Cities and counties are free to use the funds for any purpose, and most use a substantial chunk of the money for law enforcement. The fees currently provide 30% of Los Angeles County's discretionary revenue.

In some places, particularly areas with low property taxes, vehicle license fees "make up a very substantial part of their budget," said Jean Ross, director of the nonpartisan California Budget Project.

The state cut the rate on vehicle license fees by two-thirds in 1998, when there was a surplus. Money from the fees that were cut had been going to local governments, and the state has been making up the difference.

Most of the speakers at the news conference emphasized that when the fees were slashed, there was an understanding that if the state ran into hard times the fees would be restored.

Budget expert Ross concurred. "It was absolutely the understanding and the intent of the measure to ensure that, if the 'backfill' was not there, the license fee would automatically increase to make cities and counties whole," Ross said in a telephone interview.

Gov. Gray Davis' proposed new budget would halt the state's "backfill" to cities over the next 18 months, leading to a $4.2 billion revenue loss -- $1.3 billion this year and $2.9 billion next year.

"I am deeply concerned about Gov. Davis' proposal to balance the state budget on the backs of local governments," Hahn said at the news conference.
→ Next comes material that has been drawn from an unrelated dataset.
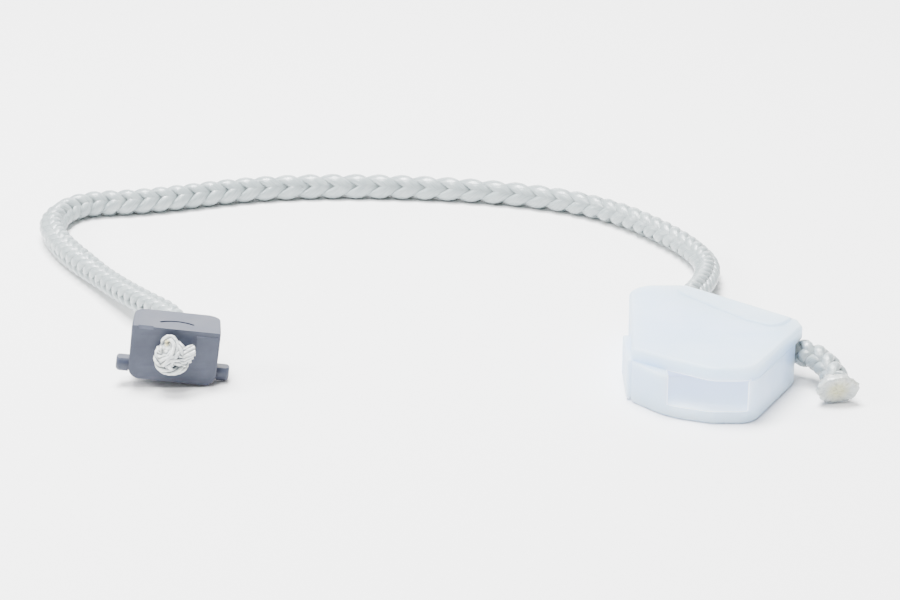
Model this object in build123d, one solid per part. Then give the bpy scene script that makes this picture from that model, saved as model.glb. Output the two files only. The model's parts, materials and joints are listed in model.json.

"No one wants to see the fees go back up," Wesson said. "But it's a small price to pay for keeping our fire stations open and our police officers on the job."

Republicans in the Legislature oppose Wesson's measure, said Peter DeMarco, spokesman for Assembly Republican leader Dave Cox of Fair Oaks. "For the past three years, Democrats led California on an unprecedented spending spree. Now, faced with an unprecedented budget shortfall, rather than acting responsibly to reduce state spending, they are asking hard-working taxpayers to foot the bill," DeMarco said.

It's unclear whether Republicans will be able to stop Wesson's measure, because it requires a simple majority vote and Democrats control both houses. Some Sacramento sources said they think restoration of the fees is not as sure a prospect in the state Senate as in the Assembly. On the other hand, Senate Democratic leader John Burton of San Francisco opposed the lowering of the vehicle fee and is expected to support an increase now.

On Monday, Davis spokeswoman Hilary McLean reiterated the governor's opposition to increasing the fees. "We looked at" the fees as an option when the governor was preparing his budget proposal, she said.

The governor rejected it, she said, because he could not require local governments to use the funds for specific programs, including child care, foster care and drug treatment, which Davis' austerity budget would protect, McLean said.

Davis has proposed a 1% increase in the sales tax and a boost in personal income tax on the wealthy as a means of raising revenue to help erase the state deficit. McLean said the governor's proposal would put money raised in this fashion into a special fund for the social service programs he seeks to protect.

Asked whether Davis would veto a license fee hike, McLean said, "The governor has indicated he much prefers his own proposal.... The governor has not used veto language. He has signaled strongly he isn't interested in going there."

Some Sacramento sources, who would speak only anonymously because of the political sensitivity of the issue, said that Davis had designed his budget knowing that Democratic lawmakers would respond with a fee hike proposal. The sources speculated that Davis would let legislators take the heat for raising the fees, and would not veto the measure.

Wesson said he hopes the Assembly and Senate will pass his bill by Feb. 1.